Implementing Inclusive Practices in the Pharmacy School Admissions Process

June 6, 2023
By Victoria Ezekwemba
Article originally posted on Hospital News
Equity, Diversity and Inclusion- or EDI for short- refer to principles used by institutions to ensure fair treatment of individuals from minority groups who have historically been discriminated against. Equity means aiming for fairness as well as helping to equalize the imbalances among people. Diversity means acknowledging the differences in people (ex: race, sexual orientation, religious beliefs, etc) and celebrating those differences. Finally, inclusion refers to the creation of an environment where everyone regardless of their differences feels accepted.   

EDI is important in pharmacy and in healthcare in general because medical discrimination has been associated with poorer health outcomes such as lower life expectancy, strained mental health, higher blood pressure and lower rates of influenza immunization as reported by the Centers for Disease Control and Prevention (CDC) in 2015. Thus, it is important to incorporate EDI in pharmacy practice to minimize health disparities faced by marginalized groups, thus allowing for the optimal safety and well-being of all patients.   

For patients from underrepresented groups, having healthcare professionals who look like them is important as they feel more comfortable confiding in their providers about their health. Several U.S studies show this increased trust is because providers who are from the same minority group as their patients tend to be more culturally competent, less likely to discriminate against the patient and they have a better understanding of patient preferences/how to best communicate with them. Also having a provider who identifies similarly to their patients can lessen the chance of patients being neglected or not believed which results in better health outcomes for patients.    

According to the 2021 Census done by Statistics Canada, about 27% of Canadians are from minority groups (not including the Indigenous) and only 5% of the Canadian population is Indigenous. However, the percentage of minority groups in Scientific and Professional occupations (which includes pharmacy) is about 22% and for Indigenous people is roughly 4%. This means there are less minority pharmacy professionals than there are patients from minority groups.    

For all patients to see themselves accurately represented in their pharmacy team, there needs to be an increase in representation of minority groups in pharmacy. This can be done by making the pharmacy school admissions process more inclusive to better recruit students from minority groups.   
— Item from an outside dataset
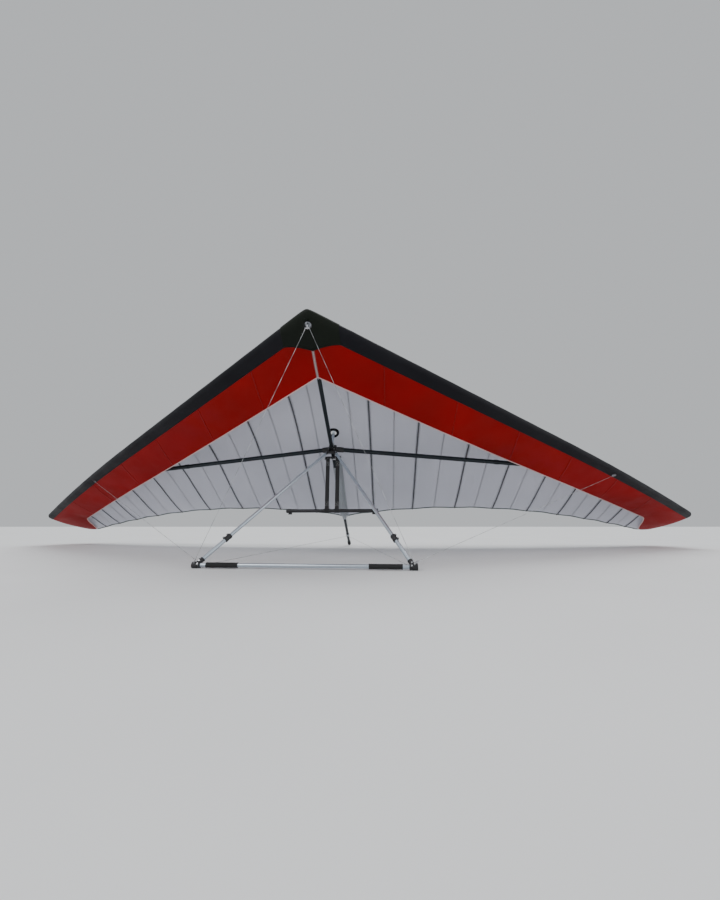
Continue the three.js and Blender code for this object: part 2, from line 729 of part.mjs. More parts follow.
// One half of the wing and control frame, drawn for the pilot's left.
function halfGlider(side) {
  const half = new THREE.Group();
  const add = (name, geometry, finish) => piece(half, `${name}_${side}`, geometry, finish);
  const holes = sideWireHoles();
  add("upper_sail", cut(upperSail(), kingpostHole(), ...holes), "whiteCloth");
  add("lower_sail", cut(lowerSail(), holes[0]), "redCloth");
  add("leading_edge_pocket", cut(leadingPocket(), ...holes), "blackCloth");
  add("leading_edge_tube", leadingTube(), "darkTube");
  add("crossbar", rod(crossStart, crossStop, CROSS_RADIUS), "darkTube");
  add("crossbar_bracket", crossBracket(), "fitting");
  add("downtube", rod(downStart, downStop, DOWNTUBE_RADIUS), "silverTube");
  add("downtube_collar", collar(), "blackPlastic");
  add("corner_bracket", cornerBracket(), "blackPlastic");
  add("base_bar_grip", grip(), "blackPlastic");
  add("lower_side_wire", wire(CORNER_EYES.side, SIDE_EYE_BELOW), "steelWire");
  add("lower_front_wire", wire(CORNER_EYES.front, CATCH_EYE), "steelWire");
  add("lower_rear_wire", wire(CORNER_EYES.rear, REAR_WIRE_EYE), "steelWire");
  add("upper_side_wire", wire(KING_EYES.side, SIDE_EYE_ABOVE), "steelWire");
  return half;
}

// What lies on the middle line.
function middle() {
  const group = new THREE.Group();
  const add = (name, geometry, finish) => piece(group, name, geometry, finish);
  add("keel_tube", keelTube(), "darkTube");
  add("nose_plate_top", nosePlateTop(), "fitting");
  add("nose_plate_bottom", nosePlateBelow(), "fitting");
  add("nose_cone", noseCone(), "oliveCloth");
  add("crossbar_junction", crossJunction(), "blackCloth");
  add("kingpost_base", kingBase(), "fitting");
  const foot = vec(0, KINGPOST_Y, KING_BASE.top + GAP);
  add("kingpost", rod(foot, vec(0, KINGPOST_Y, KINGPOST_TOP), KINGPOST_RADIUS), "silverTube");
  add("kingpost_cap", kingCap(), "blackPlastic");
  add("apex_bracket", apexBracket(), "blackPlastic");
  add("keel_pocket", keelPocket(), "whiteCloth");
  add("tail_fitting", tailFitting(), "fitting");
  add("tail_cap", tailCap(), "blackPlastic");
  const barEnd = BAR_HALF - CORNER_INSIDE - GAP;
  add("base_bar", rod(vec(-barEnd, BAR_Y, BAR_Z), vec(barEnd, BAR_Y, BAR_Z), BAR_RADIUS), "silverTube");
  add("hang_bracket", hangBracket(), "blackPlastic");
  add("upper_front_wire", wire(KING_EYES.front, FRONT_WIRE_EYE), "steelWire");
  add("upper_rear_wire", wire(KING_EYES.rear, KING_REAR_EYE), "steelWire");
  return group;
}

// Nose-up angle at which the base bar's ends and the tail cap's lower edge touch one floor.
function parkedAngle() {
  const run = CAP_END - CAP_CHAMFER - BAR_Y;
  const drop = -BAR_Z - CAP_RADIUS;
  return Math.atan2(drop, run) + Math.asin(CORNER_RADIUS / Math.hypot(run, drop));
}

const noseUp = parkedAngle();

function hangingStraps() {
  const group = new THREE.Group();
  group.position.set(0, HANG_Y, HANG_Z);
  group.rotation.x = noseUp;
  for (const [side, sign] of [["left", 1], ["right", -1]]) {
    const strap = piece(group, `hang_strap_${side}`, hangStrap(), "webbing");
    strap.position.x = sign > 0 ? 0 : -2 * STRAP_X;
  }
  piece(group, "spreader_bar", spreaderBar(), "blackPlastic");
  return group;
}

const left = halfGlider("left");
const right = halfGlider("right");
right.scale.x = -1;

const airframe = new THREE.Group();
airframe.add(left, right, middle(), hangingStraps());
airframe.rotation.x = -noseUp;

const glider = new THREE.Group();
glider.add(airframe);
glider.updateMatrixWorld(true);

// The origin is the middle of the plan, on the floor.
const box = new THREE.Box3().setFromObject(glider, true);
airframe.position.y = -(box.min.y + box.max.y) / 2;
airframe.position.z = -box.min.z;
glider.updateMatrixWorld(true);

export default glider;
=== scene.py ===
# %% [markdown]
# # A hang glider, parked
# The glider rests nose up on its base bar and the tail of its keel. This file dresses the packed
# model: cloth, tubes, fittings, wires and webbing, each in a cell of its own. The cells are read
# from top to bottom, because each one defines what the next ones need.

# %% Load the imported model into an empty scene
import json
import math

import bmesh
import bpy
import numpy as np
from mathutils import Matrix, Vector

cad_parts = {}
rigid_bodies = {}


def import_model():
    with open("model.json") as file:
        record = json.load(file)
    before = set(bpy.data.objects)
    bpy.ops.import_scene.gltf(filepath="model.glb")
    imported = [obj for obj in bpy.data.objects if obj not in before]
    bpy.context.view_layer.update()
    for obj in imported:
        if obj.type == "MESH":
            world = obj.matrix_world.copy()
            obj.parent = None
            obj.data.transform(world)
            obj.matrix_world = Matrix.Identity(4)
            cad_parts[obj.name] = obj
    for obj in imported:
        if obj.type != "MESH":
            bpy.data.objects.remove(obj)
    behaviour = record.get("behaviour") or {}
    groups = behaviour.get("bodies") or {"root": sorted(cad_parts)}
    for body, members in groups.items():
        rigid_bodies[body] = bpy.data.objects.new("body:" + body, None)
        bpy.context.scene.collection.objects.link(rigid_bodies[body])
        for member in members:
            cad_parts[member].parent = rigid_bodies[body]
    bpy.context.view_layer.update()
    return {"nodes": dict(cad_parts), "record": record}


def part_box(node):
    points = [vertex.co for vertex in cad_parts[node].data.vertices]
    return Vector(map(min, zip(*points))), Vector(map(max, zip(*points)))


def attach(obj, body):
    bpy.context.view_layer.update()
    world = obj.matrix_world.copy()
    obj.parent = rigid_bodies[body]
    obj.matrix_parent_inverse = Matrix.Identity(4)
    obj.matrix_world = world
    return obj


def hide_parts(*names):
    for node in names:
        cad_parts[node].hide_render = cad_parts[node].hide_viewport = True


for leftover in list(bpy.data.objects):
    bpy.data.objects.remove(leftover)
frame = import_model()

# %% [markdown]
# ## The keel's own frame
# A wing is drawn most easily along its keel: x goes to the glider's left, y runs back from the
# nose, and z rises from the keel. The parked glider is that frame turned nose up, so one
# function turns every point. The turn is read from the flat tail of the keel, and the shift
# from the keel tube's box.

# %% Turn the keel's frame nose up
NOSE_UP = {m["name"]: m for m in frame["record"]["mounts"]}["keel_tail"]["axis"]
COS_UP, SIN_UP = NOSE_UP[1], -NOSE_UP[2]
KEEL_RADIUS, KEEL_START, KEEL_END = 0.021, 0.025, 3.85
keel_low, keel_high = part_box("keel_tube")
SHIFT_Y = keel_low.y - KEEL_START * COS_UP + KEEL_RADIUS * SIN_UP
SHIFT_Z = keel_high.z + KEEL_START * SIN_UP - KEEL_RADIUS * COS_UP


def park(points):
    x, y, z = np.asarray(points, float).reshape(-1, 3).T
    back, rise = y * COS_UP + z * SIN_UP + SHIFT_Y, z * COS_UP - y * SIN_UP + SHIFT_Z
    return np.column_stack([x, back, rise])


print("nose up by", round(math.degrees(math.asin(SIN_UP)), 2), "degrees")

# %% [markdown]
# ## Camera
# The picture was taken from low down in front, a little to one side of the nose, with a very
# wide lens. Here the camera stands just above the floor and looks up under the wing.

# %% Place the camera
CAMERA_AT = Vector((0.6, -3.9, 0.3))
CAMERA_AIM = Vector((0.3, 0.0, 1.25))
CAMERA_LENS = 12.6
link = bpy.context.scene.collection.objects.link
lens = bpy.data.cameras.new("camera")
lens.lens = CAMERA_LENS
lens.clip_start = 0.05
camera = bpy.data.objects.new("camera", lens)
camera.location = CAMERA_AT
camera.rotation_euler = (CAMERA_AIM - CAMERA_AT).to_track_quat("-Z", "Y").to_euler()
link(camera)
bpy.context.scene.camera = camera
print("camera", round((CAMERA_AIM - CAMERA_AT).length, 2), "m from its aim")

# %% [markdown]
# ## Finishes
# Each surface of the glider is its own small tree of nodes. A few helpers keep the trees short:
# the first makes the material, the second adds a node to a tree, and the rest are the nodes that
# most finishes share. Patterns on hard parts read Object coordinates, and cloth reads the map of
# its own flat cut, in metres.

# %% Helpers for materials
def finish(name, color, roughness, metallic=0.0, **constants):
    material = bpy.data.materials.new(name)
    material.use_nodes = True
    material.diffuse_color = (*color, 1)
    shader = material.node_tree.nodes["Principled BSDF"]
    shader.inputs["Base Color"].default_value = (*color, 1)
    shader.inputs["Roughness"].default_value = roughness
    shader.inputs["Metallic"].default_value = metallic
    for socket, value in constants.items():
        shader.inputs[socket.replace("_", " ")].default_value = value
    return material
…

Black, Indigenous, and People of Colour (BIPOC) students are underrepresented in Canadian pharmacy schools. It is estimated that less than 5% of students enrolled in pharmacy schools are Black. Indigenous students and other people of colour have low numbers in pharmacy programs as well. Thus, it is important to make the pharmacy school admissions process more inclusive.    

Currently, several if not all Canadian pharmacy faculties have implemented EDI efforts in their programs/faculties. However, there is more that can be done to help increase the admission of students from minority groups.    

Schulich School of Medicine and Dentistry at Western University has implemented strategies to enhance EDI in their medical school admissions process. The strategies include having applicants complete a diversity survey, making the admissions committee more diverse as well as having an equity representative on the committee, mandatory bias training for the admissions committee, a bio sketch of the applicant’s life experience and a pathway specifically for minority students. These strategies help to make the admissions process more inclusive and equitable, thus enhancing the diversity of the school.    

There are several other resources (listed below) which can be used by pharmacy schools to help increase the recruitment of minority students.    

These are mainly research and medical school focused. However, most of the strategies are transferable and thus can be used by pharmacy school admissions panels when considering applicants. To learn more about strategies for an inclusive admissions process, please check out the links below:   

University of Toronto:
Some strategies included in the resource: 

  • Use of inclusive language when posting about applications.  
  • Having an equity officer   
  • Considering EDI in the composition of your team.  
  • Having a process that minimizes the chance for bias.   

Western University:
Some strategies included in the resource: 

  • EDI Training   
  • Considering diversity in the interview process.  
  • Publicizing positions in places that underrepresented groups can see it.   

Association of American Medical Colleges:
Some practices discussed in the resource:   

  • How to recognize your own biases when doing and assessing interviews.   
  • How to minimize unconscious bias in the search/recruitment process.  
  • EDI is important in pharmacy in order to ensure the best health outcomes possible for all patients. For this to happen, there needs to be an increase in BIPOC professionals in pharmacy. As such, the pharmacy school admission process needs to be more inclusive. 

Victoria Ezekwemba is a PharmD Candidate Class of 2023 at the Leslie Dan Faculty of Pharmacy, University of Toronto. She is passionate about inclusion in pharmacy practice and chronic disease management.